Para quem enxerga, o futebol para cegos parece impossível de acontecer. Mas ele é real e os olhos dos atletas paralímpicos, na realidade, são os ouvidos. Nascido na década de 1980, a modalidade segue quase todas as mesmas regras e definições do futebol de salão tradicional.
“A gente percebe o gol pelo barulho da rede”, conta Ricardo Alves, 27, o camisa 10 da seleção brasileira de futebol de cinco. “A gente tem percepção até do lugar onde foi o gol, tudo pelo som”, diz ele em entrevista para a TV Globo. Ricardinho perdeu a visão aos oito anos e começou a jogar com 15. Hoje é considerado o melhor jogador da categoria do mundo.

Futebol de cegos
“Não é que eles têm uma habilidade maior. É um treinamento maior”, explica Elisabeth de Matos , professora de Escola de Educação Física e Esportes da Universidade de São Paulo (USP) e ex-diretora de classificação do Comitê Paralímpico Brasileiro.
“Eles tem uma forma peculiar de tocar a bola. Tem poucos passes de longa distância e costumam manter a bola entre os pés. Fazem bastante transferências curtas entre o pé direito e esquerdo, mas tudo isso a uma velocidade alta”, conta ela. E a preparação física é praticamente a mesma. Treino de jogadas ensaiadas, táticas de ataque e defesa.
Durante os jogos, as trombadas existem e acabam acontecendo mais encontrões do que em um jogo comum, mas eles são menos propositais, diz Elisabeth. Mas existem algumas regras para tentar evitar os choques como, por exemplo, falar a palavra espanhol “voy”, quando vão pegar a bola. Recebem falta se desrespeitam a orientação.
“E outra: para eles, não é interessante fazer falta. Jogo corrido é melhor. O jogo justo é mais interessante. O futebol deles é de uma forma muito mais séria, porque eles querem provar o potencial. Não querem ganhar por ganhar”, aponta.

História do futebol de cegos
Os primeiros registros do esporte falam de jogos realizados com latas, porque, com o barulho, era mais fácil identificar onde a “bola” estava.
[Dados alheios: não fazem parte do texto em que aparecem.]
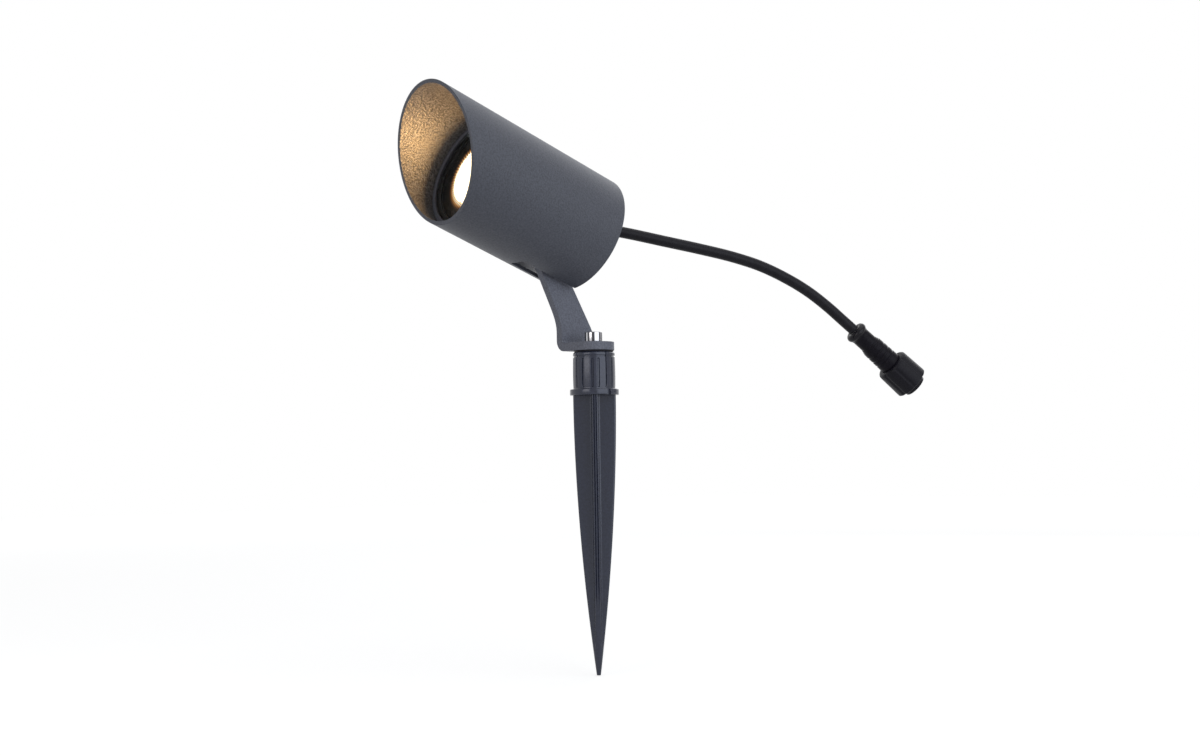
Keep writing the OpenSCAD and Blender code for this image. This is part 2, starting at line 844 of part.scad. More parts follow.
// Overmoulded back of the connector: bead, neck with small ribs, cone, barrel and flange
module plug_body() {
    rib_step = (barrel_start - neck_end) / (neck_ribs + 1);
    bead_half = bead_t / 2;
    color("#27272b")
        in_plug()
            rotate_extrude() polygon(concat(
                [[0, 0], [cable_r + slip, 0]],
                [for (a = [-80:20:80]) [bead_r + bead_half * (cos(a) - 1), bead_half * (1 + sin(a))]],
                [[neck_r, bead_t], [neck_r, neck_end]],
                [for (i = [1:neck_ribs])
                    let (r = neck_r + (barrel_mid_r - neck_r) * i / neck_ribs, z = neck_end + rib_step * i)
                    each [[r - neck_rib_h, z], [r, z]]],
                [
                    [barrel_mid_r, barrel_start], [barrel_r, nut_back - nut_slip],
                    [barrel_r, plug_flange_z], [plug_flange_r, plug_flange_z],
                    [plug_flange_r, seal_z], [0, seal_z]
                ]
            ));
}

module plug_seal() {
    color("#3a3a3f")
        in_plug() translate([0, 0, seal_z])
            tube_ring(plug_flange_r - slip, nose_r - seal_groove + play, seal_t);
}

// Nose of the connector with two contact holes and a key slot
module plug_insert() {
    color("#222226")
        in_plug()
            difference() {
                union() {
                    translate([0, 0, seal_z]) cylinder(r = nose_r - seal_groove, h = seal_t);
                    translate([0, 0, seal_z + seal_t]) cylinder(r = nose_r, h = plug_len - seal_z - seal_t);
                }
                for (x = [-contact_at, contact_at])
                    translate([x, 0, plug_len - contact_depth])
                        cylinder(r = contact_hole_r, h = contact_depth + cut);
                translate([-key_w / 2, nose_r - key_inset, plug_len - key_depth])
                    cube([key_w, key_depth, key_depth + cut]);
            }
}

module plug_contacts() {
    color("#c2a35a")
        in_plug()
            for (x = [-contact_at, contact_at])
                translate([x, 0, plug_len - contact_depth])
                    tube_ring(contact_hole_r - play, contact_hole_r / 2, contact_depth - key_depth);
}

// Coupling nut that turns on the barrel, with a rounded shoulder and grip flutes
module coupling_nut() {
    back_r = nut_r - nut_draft;
    color("#2b2b30")
        in_plug()
            difference() {
                rotate_extrude() polygon(concat(
                    [[barrel_r + play, nut_back]],
                    [for (a = [0:15:90])
                        [back_r - nut_round + nut_round * sin(a), nut_back + nut_round - nut_round * cos(a)]],
                    [
                        [nut_r, nut_front], [nut_bore_r, nut_front],
                        [nut_bore_r, nut_back + nut_lip], [barrel_r + play, nut_back + nut_lip]
                    ]
                ));
                for (i = [0:nut_flutes - 1])
                    rotate([0, 0, 360 * (i + 0.5) / nut_flutes])
                        translate([nut_r + nut_flute_r - nut_flute_depth, 0, nut_back - cut])
                            cylinder(r = nut_flute_r, h = nut_len + 2 * cut);
            }
}

ground_spike();
spike_insert();
clamp_bolt();
slip_washer();
bracket();
outer_tube();
tube_grub_screw();
lamp_body();
heat_plate();
plate_screws();
thermal_pad();
led_board();
led_chip();
board_screws();
lens();
lens_holder();
front_gasket();
front_glass();
bezel_ring();
driver_board();
driver_parts();
driver_screws();
lead_wires();
gland_washer();
gland_body();
gland_seal();
gland_nut();
cable_end();
pivot_screw();
pivot_nut();
pivot_washers();
cable();
plug_body();
plug_seal();
plug_insert();
plug_contacts();
coupling_nut();
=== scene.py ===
import bmesh
import bpy
import numpy as np
from mathutils import Matrix


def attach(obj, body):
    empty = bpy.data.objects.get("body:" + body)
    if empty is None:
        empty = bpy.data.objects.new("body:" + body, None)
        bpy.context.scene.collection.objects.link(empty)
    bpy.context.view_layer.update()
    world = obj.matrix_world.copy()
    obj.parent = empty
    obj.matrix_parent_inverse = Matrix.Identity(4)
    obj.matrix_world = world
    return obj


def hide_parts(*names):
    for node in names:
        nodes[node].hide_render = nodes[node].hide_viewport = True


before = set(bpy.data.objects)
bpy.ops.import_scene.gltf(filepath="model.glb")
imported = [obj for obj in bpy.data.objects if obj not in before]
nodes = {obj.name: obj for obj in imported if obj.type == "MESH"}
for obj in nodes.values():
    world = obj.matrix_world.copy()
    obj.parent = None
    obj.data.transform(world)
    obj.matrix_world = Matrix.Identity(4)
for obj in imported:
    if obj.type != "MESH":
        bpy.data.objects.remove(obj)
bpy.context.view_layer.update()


# Camera. The photograph is a studio shot from the front right and a little below the lamp's
# middle, with a 50 mm lens on a full frame; the object stands 0.82 m away.
VIEW_SIDE, VIEW_RISE, VIEW_ROLL = np.radians([49.80, -2.91, -0.92])
VIEW_AWAY = 0.81686
VIEW_AIM = np.array([0.00218, 0.00186, 0.00835])
LENS_MM = 50.418
SENSOR_MM = 36.0


def unit(v):
    """Vectors along the last axis, each divided by its own length."""
    return v / np.linalg.norm(v, axis=-1, keepdims=True)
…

Apesar do Comitê Paralímpico Internacional só reconhecer o primeiro campeonato entre clubes de 1986, na Espanha, o Brasil já tinha realizado uma Copa em 1984, em São Paulo.
A seleção brasileira se consagrou campeã da América do Sul já na primeira Copa reconhecida, em Assunção, em 1997. O primeiro mundial foi o de 1998, que aconteceu na capital paulista, também consagrou o Brasil como ouro.
Futebol Paralímpico
A categoria do futebol de cinco entrou nas Paralimpíadas em Atenas, em 2004, e mais uma vez, o Brasil foi campeão. O primeiro lugar também veio nos Jogos Paralímpicos de Pequim, em 2008, e de Londres, em 2012, o que faz do Brasil o único campeão da modalidade até hoje.
Como se joga?

São cinco jogadores: um goleiro com visão e 4 jogadores de linha com cegueira total, que usam vendas para igualar as condições, já que alguns conseguem enxergar vultos e tirar vantagem. O jogo tem duração de dois tempos de 25 minutos.
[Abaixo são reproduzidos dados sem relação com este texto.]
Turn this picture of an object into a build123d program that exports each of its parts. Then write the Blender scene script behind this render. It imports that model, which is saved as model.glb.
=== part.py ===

Além dos atletas, existe o “chamador”, uma pessoa que fica atrás do gol adversário para orientar sobre a direção, quantidade de marcadores, posição da defesa adversária, possibilidades de jogadas, entre outras informações.
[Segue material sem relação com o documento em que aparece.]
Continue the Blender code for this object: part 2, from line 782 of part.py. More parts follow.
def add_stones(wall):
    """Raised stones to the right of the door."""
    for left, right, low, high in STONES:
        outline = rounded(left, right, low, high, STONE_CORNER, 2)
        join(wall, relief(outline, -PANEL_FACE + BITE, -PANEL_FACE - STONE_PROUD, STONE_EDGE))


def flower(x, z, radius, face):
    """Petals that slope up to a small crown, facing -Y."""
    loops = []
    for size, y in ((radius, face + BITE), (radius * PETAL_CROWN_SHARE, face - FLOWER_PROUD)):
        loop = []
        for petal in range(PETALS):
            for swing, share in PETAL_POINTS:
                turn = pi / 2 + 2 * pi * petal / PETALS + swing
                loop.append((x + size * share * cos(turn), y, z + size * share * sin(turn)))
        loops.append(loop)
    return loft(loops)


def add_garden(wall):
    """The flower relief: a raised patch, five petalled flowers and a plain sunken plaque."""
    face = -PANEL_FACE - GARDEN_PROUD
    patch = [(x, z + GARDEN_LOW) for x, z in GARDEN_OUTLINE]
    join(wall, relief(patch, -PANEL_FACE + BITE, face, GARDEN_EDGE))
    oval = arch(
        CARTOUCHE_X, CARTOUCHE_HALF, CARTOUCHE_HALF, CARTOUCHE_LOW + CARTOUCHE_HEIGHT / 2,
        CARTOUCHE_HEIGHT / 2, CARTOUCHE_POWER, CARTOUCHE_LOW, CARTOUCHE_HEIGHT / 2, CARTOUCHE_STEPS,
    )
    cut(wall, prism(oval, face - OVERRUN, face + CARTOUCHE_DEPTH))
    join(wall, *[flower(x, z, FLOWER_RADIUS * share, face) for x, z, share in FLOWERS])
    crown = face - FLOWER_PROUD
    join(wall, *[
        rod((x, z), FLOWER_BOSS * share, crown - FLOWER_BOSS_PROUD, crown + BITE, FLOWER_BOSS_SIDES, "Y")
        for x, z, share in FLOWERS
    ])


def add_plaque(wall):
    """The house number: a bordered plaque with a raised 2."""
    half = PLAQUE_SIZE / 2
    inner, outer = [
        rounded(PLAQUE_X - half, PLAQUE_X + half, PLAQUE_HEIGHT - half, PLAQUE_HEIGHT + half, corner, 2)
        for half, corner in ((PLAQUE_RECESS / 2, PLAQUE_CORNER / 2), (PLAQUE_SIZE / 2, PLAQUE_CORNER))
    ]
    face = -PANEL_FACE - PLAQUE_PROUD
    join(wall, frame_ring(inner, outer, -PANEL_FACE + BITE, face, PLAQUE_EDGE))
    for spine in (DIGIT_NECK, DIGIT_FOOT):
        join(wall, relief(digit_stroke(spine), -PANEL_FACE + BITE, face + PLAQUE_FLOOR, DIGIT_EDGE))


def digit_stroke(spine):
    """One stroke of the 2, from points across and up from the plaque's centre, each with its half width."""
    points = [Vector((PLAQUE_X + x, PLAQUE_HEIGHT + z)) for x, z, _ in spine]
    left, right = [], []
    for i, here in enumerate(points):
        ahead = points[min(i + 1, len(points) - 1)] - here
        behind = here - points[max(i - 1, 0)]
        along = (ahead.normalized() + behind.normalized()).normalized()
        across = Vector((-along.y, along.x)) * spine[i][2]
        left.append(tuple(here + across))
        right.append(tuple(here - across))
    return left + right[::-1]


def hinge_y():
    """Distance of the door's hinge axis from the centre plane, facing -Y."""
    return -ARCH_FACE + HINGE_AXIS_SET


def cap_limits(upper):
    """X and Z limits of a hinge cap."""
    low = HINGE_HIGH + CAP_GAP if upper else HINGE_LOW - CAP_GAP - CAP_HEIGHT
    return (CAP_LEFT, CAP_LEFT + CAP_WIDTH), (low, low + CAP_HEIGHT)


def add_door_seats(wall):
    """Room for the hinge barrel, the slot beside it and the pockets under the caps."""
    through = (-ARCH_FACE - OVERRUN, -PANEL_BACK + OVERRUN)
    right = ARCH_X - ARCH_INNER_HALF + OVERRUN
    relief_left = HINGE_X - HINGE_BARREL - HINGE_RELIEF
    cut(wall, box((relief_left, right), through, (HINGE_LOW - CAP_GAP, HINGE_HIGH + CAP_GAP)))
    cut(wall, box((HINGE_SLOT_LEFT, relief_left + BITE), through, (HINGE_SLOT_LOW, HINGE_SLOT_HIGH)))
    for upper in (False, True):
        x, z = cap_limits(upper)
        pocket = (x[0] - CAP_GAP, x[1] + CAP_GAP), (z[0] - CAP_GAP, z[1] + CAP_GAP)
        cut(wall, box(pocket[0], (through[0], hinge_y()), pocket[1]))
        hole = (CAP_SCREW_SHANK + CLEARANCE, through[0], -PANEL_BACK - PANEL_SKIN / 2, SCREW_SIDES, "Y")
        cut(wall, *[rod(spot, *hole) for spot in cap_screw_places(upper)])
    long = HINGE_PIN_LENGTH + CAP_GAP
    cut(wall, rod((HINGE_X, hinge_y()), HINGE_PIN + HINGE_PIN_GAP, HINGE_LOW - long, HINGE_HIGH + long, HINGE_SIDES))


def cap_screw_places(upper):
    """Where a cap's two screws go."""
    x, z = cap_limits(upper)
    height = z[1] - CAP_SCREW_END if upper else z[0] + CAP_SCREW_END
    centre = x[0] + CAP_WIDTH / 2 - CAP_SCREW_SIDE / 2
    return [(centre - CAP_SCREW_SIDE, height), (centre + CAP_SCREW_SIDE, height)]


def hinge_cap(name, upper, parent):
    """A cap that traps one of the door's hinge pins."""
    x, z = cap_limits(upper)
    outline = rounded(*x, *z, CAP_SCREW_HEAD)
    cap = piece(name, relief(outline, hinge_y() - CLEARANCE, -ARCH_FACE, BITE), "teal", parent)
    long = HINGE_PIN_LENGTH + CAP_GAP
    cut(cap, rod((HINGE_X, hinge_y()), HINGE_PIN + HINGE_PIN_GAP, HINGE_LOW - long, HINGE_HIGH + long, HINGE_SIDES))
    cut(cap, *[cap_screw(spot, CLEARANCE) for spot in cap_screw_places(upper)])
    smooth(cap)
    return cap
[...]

A quadra tem o mesmo comprimento (40×20) da de futsal, mas possui uma banda lateral e placas de madeira de um metro e meio de altura, para deixar a bola sair apenas por cima dela. Às vezes é praticado em quadras de gramas sintéticas, como nos Jogos Paralímpicos.
O ambiente precisa ser silencioso, uma vez que os sons da bola, que possui guizos (tipo chocalhos), é o que guia os jogadores. A torcida pode, sim, se manifestar, mas apenas quando a bola estiver fora de jogo, segundo o site da CBDV ( Confederação Brasileira de Desportos de Deficientes Visuais).